My three or four flashing tail lights are plenty. I've retired a PB forward facing flasher, but have hung on to the Light & Motion stella 150 when I got something more powerful. One of the headlights is on flashing mode and the other is on steady... dark MUTs end up with both on full, but the open roads are better with the brighter one (helmet mounted) on full and the Stella in flashing mode. 

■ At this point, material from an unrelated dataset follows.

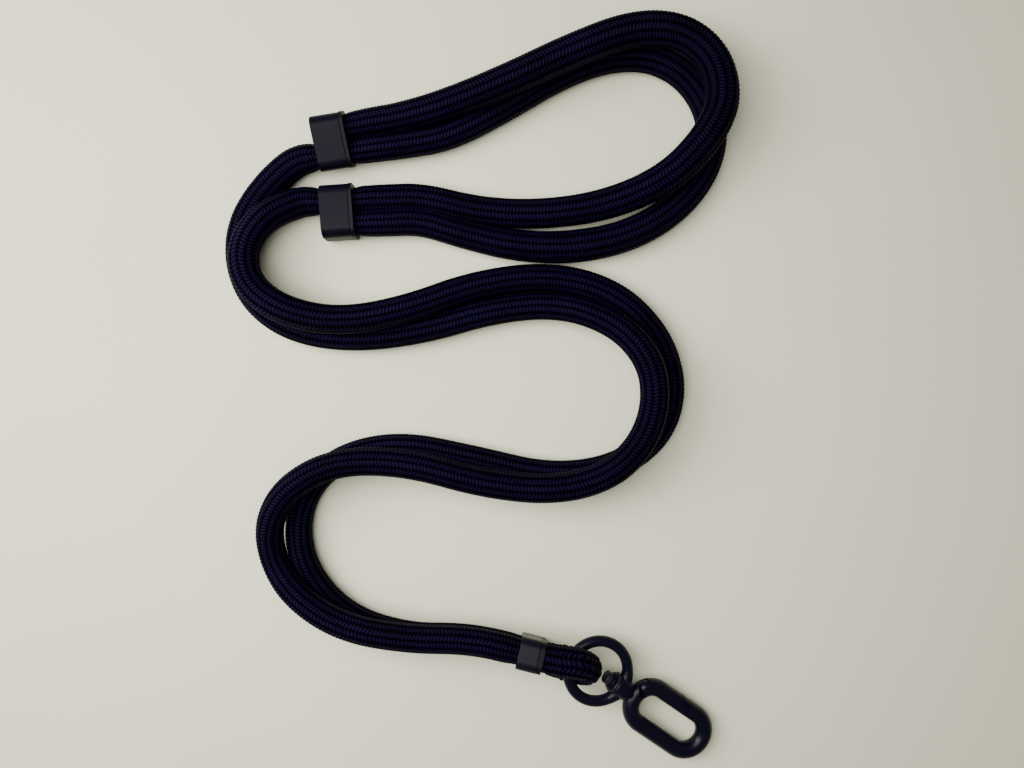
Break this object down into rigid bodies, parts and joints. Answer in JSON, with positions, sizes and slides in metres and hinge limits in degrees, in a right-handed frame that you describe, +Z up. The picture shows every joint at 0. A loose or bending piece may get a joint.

This time of year I sometimes forgo the headlights all together, even at 0530HR.


----------



## Guest (Jun 25, 2012)

kjdhawkhill said:


> My three or four flashing tail lights are plenty. I've retired a PB forward facing flasher, but have hung on to the Light & Motion stella 150 when I got something more powerful. One of the headlights is on flashing mode and the other is on steady... dark MUTs end up with both on full, but the open roads are better with the brighter one (helmet mounted) on full and the Stella in flashing mode.
> 
> This time of year I sometimes forgo the headlights all together, even at 0530HR.


I'd always run a forward-facing light If I were you. Even in the middle of the daytime, I will run a bright helmet mounted light in a flashing mode, in order to "be seen" by cars that might otherwise turn or pull out in front of me. My handlebar mounted light (to "see with") only comes on at night, at which time I switch my helmet light over to constant-on as well.

In my case I had good results using simple flashlights for both of these rather than cyclingh specific lights.

I use this: 
 
on the helmet w/ rechargeable AAAs. 

and I use this: 
 
on the handelbars/stem.


----------



## nonsleepingjon (Oct 18, 2002)

As others have said: lots of lights and reflective tape. I know one guy who wrapped his entire frame in reflective tape. There is also a reflective spray paint that I used all over my helmet. Get the moving parts: pedals, shoes, and wheels, as they make you easily identifiable as a cyclist.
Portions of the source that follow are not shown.